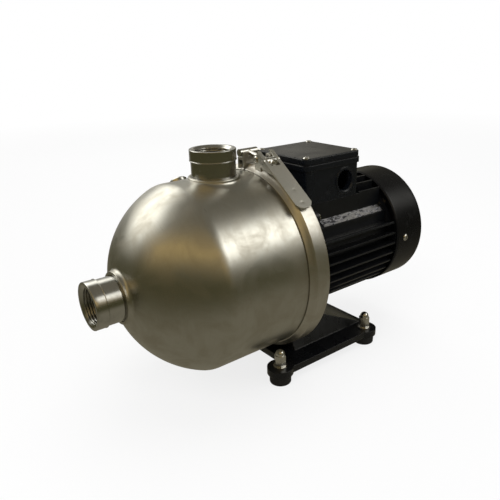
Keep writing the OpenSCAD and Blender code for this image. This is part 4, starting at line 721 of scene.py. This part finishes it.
# Socket with a cut thread: the outline is turned round its axis, and in the threaded rows the
# bore is a pointed wave of depth along plus angle, which winds it into a screw
def makePort(name, length, foot, finish, place, node):
    s = socket
    step, edge = s["radius"] - s["step"], s["edge"]
    beadOut, beadMiddle = s["band"] - 2 * s["bead"], s["band"] - s["bead"]
    long, short = s["longStep"], s["shortStep"]
    outer = np.vstack([
        run((0, s["mouth"]), (0, s["radius"] - edge), short),
        arc((edge, s["radius"] - edge), edge, 180, 90, s["edgePoints"]),
        run((edge, s["radius"]), (beadOut, s["radius"]), long),
        arc((beadMiddle, s["radius"]), s["bead"], 170, 0, s["beadPoints"]),
        run((s["band"] + s["beadGap"], step), (foot - s["grooveStart"], step), long),
        run((foot - s["grooveDeep"], step - s["groove"]), (foot, step - s["groove"]), short),
        run((foot + s["grooveEnd"], step), (length, step), long),
    ])
    deep = np.arange(s["threadLong"], s["mouthDeep"] * s["threadStartShare"],
                     -s["pitch"] / s["pitchRows"])
    inner = np.vstack([[(length, s["throat"])],
                       [(s["threadLong"] + s["throatGap"], s["throat"])],
                       np.stack([deep, np.full(len(deep), s["bore"])], 1)])
    outline = np.vstack([outer, inner])
    angles = allRound(s["columns"])
    along = np.repeat(outline[:, :1], len(angles), 1)
    out = np.repeat(outline[:, 1:], len(angles), 1)
    cut = slice(len(outline) - len(deep), None)
    phase = (along[cut] / s["pitch"] + angles / (2 * math.pi)) % 1.0
    ridge = np.clip(s["flank"] * np.abs(2 * phase - 1) - s["crest"], 0, 1)
    thread = s["root"] + (s["bore"] - s["root"]) * ridge
    fade = np.clip((s["threadLong"] - along[cut]) / s["pitch"], 0, 1)
    thread = s["bore"] + (thread - s["bore"]) * fade
    cone = s["mouth"] - along[cut] / s["mouthDeep"] * (s["mouth"] - s["bore"])
    out[cut] = np.maximum(thread, cone)
    grid = place(along, out, angles)
    faces = gridFaces(*grid.shape[:2], True, True)
    makePiece(name, grid, faces, finish, node, s["crease"])


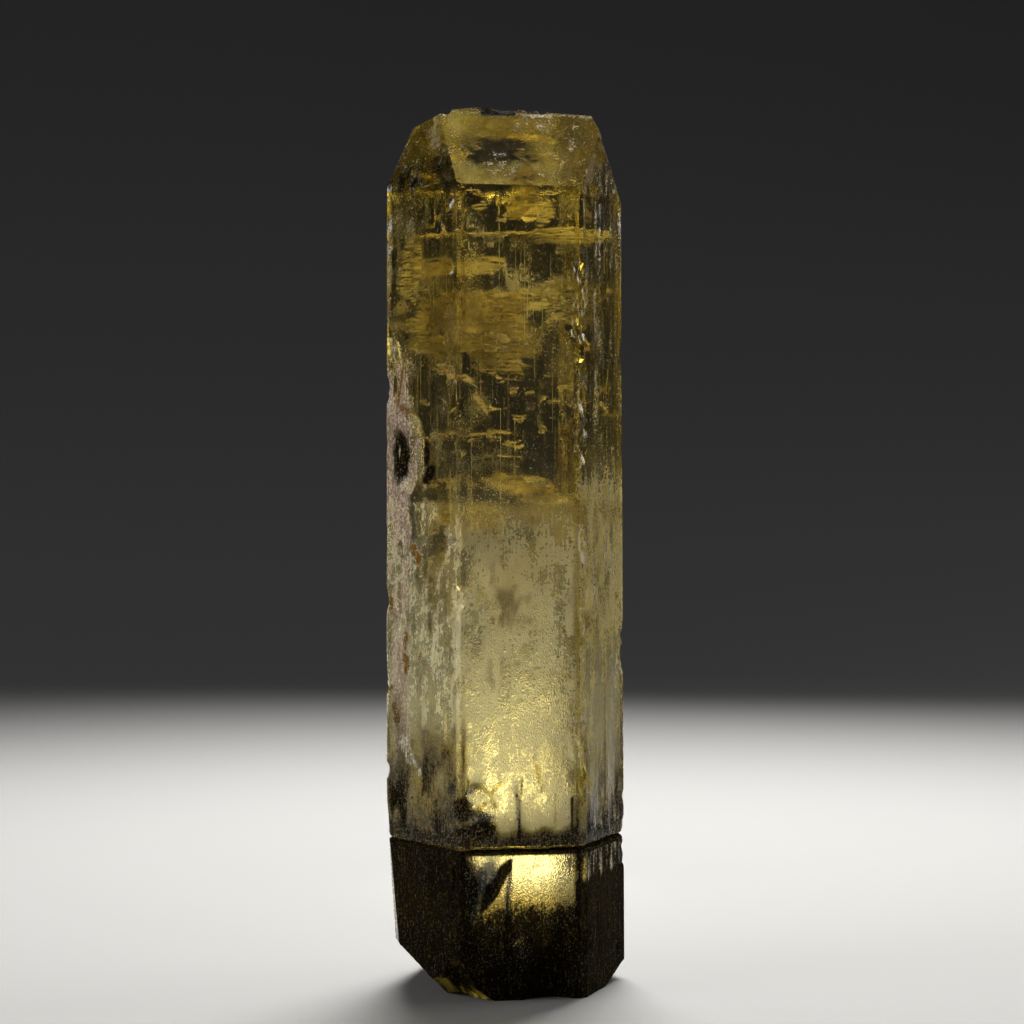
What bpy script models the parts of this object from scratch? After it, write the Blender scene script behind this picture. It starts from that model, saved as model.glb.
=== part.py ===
"""Heliodor: one golden beryl crystal, a six-sided prism that stands on its broken foot.

The crystal is one solid. It starts as a tall block, which is cut by the planes of the prism
faces, the bevels of its edges and the faces of its top, and is then worn: growth ledges and
grooves run along the faces, a fracture crosses the foot, flakes have left scars on the left
edge, the edges are nicked, the flat top is pitted and the foot is broken off unevenly.

Units are metres, +Z is up and the crystal's foot rests on z = 0. Azimuths are measured about
the crystal's axis from -Y, the front, towards +X, the right.
"""

import math

import bmesh
import bpy
import numpy as np
from mathutils import Vector

MM = 0.001

# Driving sizes
FACE_WIDTH = 9.0 * MM
HEIGHT = 65.19 * MM
FRONT_TURN = 9.0
SHOULDER = 58.8 * MM
FRACTURE_HEIGHT = 10.9 * MM
APOTHEM = FACE_WIDTH * math.sqrt(3.0) / 2.0
BLOCK_HALF_WIDTH = 1.6 * FACE_WIDTH

# The six prism faces, counted from the front one towards the right: azimuth, distance from
# the axis at mid height, and how far the face leans in for each unit that it rises
MID_HEIGHT = 0.5 * HEIGHT
PRISM_FACES = [
    (FRONT_TURN, APOTHEM, 0.0),
    (FRONT_TURN + 60.0, APOTHEM + 0.11 * MM, 0.004),
    (FRONT_TURN + 120.0, APOTHEM + 0.09 * MM, 0.004),
    (FRONT_TURN + 180.0, APOTHEM, 0.001),
    (FRONT_TURN + 240.0, APOTHEM - 0.03 * MM, -0.001),
    (FRONT_TURN + 300.0, APOTHEM + 0.02 * MM, 0.0),
]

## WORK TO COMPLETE
Write out the complete set of records exactly as given.

## PROBLEM SOLUTION
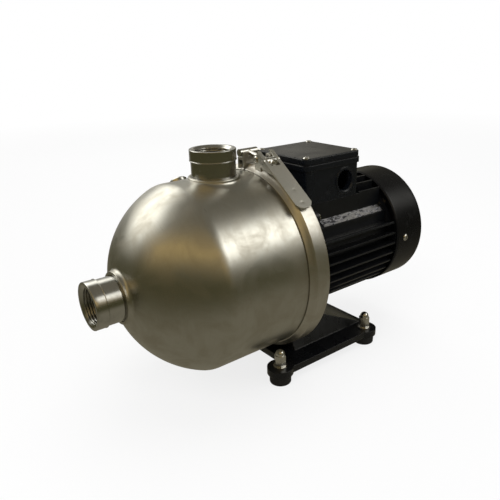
Keep writing the OpenSCAD and Blender code for this image. This is part 4, starting at line 721 of scene.py. This part finishes it.
# Socket with a cut thread: the outline is turned round its axis, and in the threaded rows the
# bore is a pointed wave of depth along plus angle, which winds it into a screw
def makePort(name, length, foot, finish, place, node):
    s = socket
    step, edge = s["radius"] - s["step"], s["edge"]
    beadOut, beadMiddle = s["band"] - 2 * s["bead"], s["band"] - s["bead"]
    long, short = s["longStep"], s["shortStep"]
    outer = np.vstack([
        run((0, s["mouth"]), (0, s["radius"] - edge), short),
        arc((edge, s["radius"] - edge), edge, 180, 90, s["edgePoints"]),
        run((edge, s["radius"]), (beadOut, s["radius"]), long),
        arc((beadMiddle, s["radius"]), s["bead"], 170, 0, s["beadPoints"]),
        run((s["band"] + s["beadGap"], step), (foot - s["grooveStart"], step), long),
        run((foot - s["grooveDeep"], step - s["groove"]), (foot, step - s["groove"]), short),
        run((foot + s["grooveEnd"], step), (length, step), long),
    ])
    deep = np.arange(s["threadLong"], s["mouthDeep"] * s["threadStartShare"],
                     -s["pitch"] / s["pitchRows"])
    inner = np.vstack([[(length, s["throat"])],
                       [(s["threadLong"] + s["throatGap"], s["throat"])],
                       np.stack([deep, np.full(len(deep), s["bore"])], 1)])
    outline = np.vstack([outer, inner])
    angles = allRound(s["columns"])
    along = np.repeat(outline[:, :1], len(angles), 1)
    out = np.repeat(outline[:, 1:], len(angles), 1)
    cut = slice(len(outline) - len(deep), None)
    phase = (along[cut] / s["pitch"] + angles / (2 * math.pi)) % 1.0
    ridge = np.clip(s["flank"] * np.abs(2 * phase - 1) - s["crest"], 0, 1)
    thread = s["root"] + (s["bore"] - s["root"]) * ridge
    fade = np.clip((s["threadLong"] - along[cut]) / s["pitch"], 0, 1)
    thread = s["bore"] + (thread - s["bore"]) * fade
    cone = s["mouth"] - along[cut] / s["mouthDeep"] * (s["mouth"] - s["bore"])
    out[cut] = np.maximum(thread, cone)
    grid = place(along, out, angles)
    faces = gridFaces(*grid.shape[:2], True, True)
    makePiece(name, grid, faces, finish, node, s["crease"])


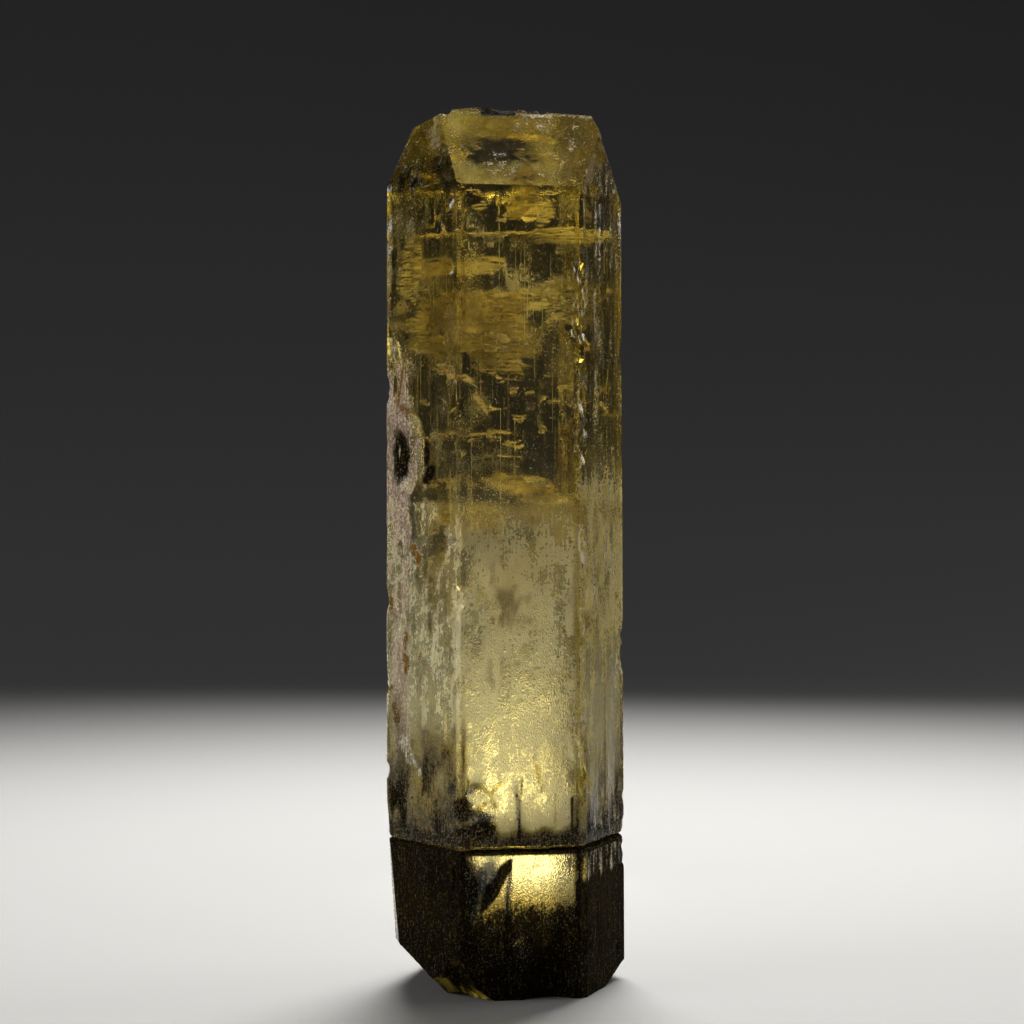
What bpy script models the parts of this object from scratch? After it, write the Blender scene script behind this picture. It starts from that model, saved as model.glb.
=== part.py ===
"""Heliodor: one golden beryl crystal, a six-sided prism that stands on its broken foot.

The crystal is one solid. It starts as a tall block, which is cut by the planes of the prism
faces, the bevels of its edges and the faces of its top, and is then worn: growth ledges and
grooves run along the faces, a fracture crosses the foot, flakes have left scars on the left
edge, the edges are nicked, the flat top is pitted and the foot is broken off unevenly.

Units are metres, +Z is up and the crystal's foot rests on z = 0. Azimuths are measured about
the crystal's axis from -Y, the front, towards +X, the right.
"""

import math

import bmesh
import bpy
import numpy as np
from mathutils import Vector

MM = 0.001

# Driving sizes
FACE_WIDTH = 9.0 * MM
HEIGHT = 65.19 * MM
FRONT_TURN = 9.0
SHOULDER = 58.8 * MM
FRACTURE_HEIGHT = 10.9 * MM
APOTHEM = FACE_WIDTH * math.sqrt(3.0) / 2.0
BLOCK_HALF_WIDTH = 1.6 * FACE_WIDTH

# The six prism faces, counted from the front one towards the right: azimuth, distance from
# the axis at mid height, and how far the face leans in for each unit that it rises
MID_HEIGHT = 0.5 * HEIGHT
PRISM_FACES = [
    (FRONT_TURN, APOTHEM, 0.0),
    (FRONT_TURN + 60.0, APOTHEM + 0.11 * MM, 0.004),
    (FRONT_TURN + 120.0, APOTHEM + 0.09 * MM, 0.004),
    (FRONT_TURN + 180.0, APOTHEM, 0.001),
    (FRONT_TURN + 240.0, APOTHEM - 0.03 * MM, -0.001),
    (FRONT_TURN + 300.0, APOTHEM + 0.02 * MM, 0.0),
]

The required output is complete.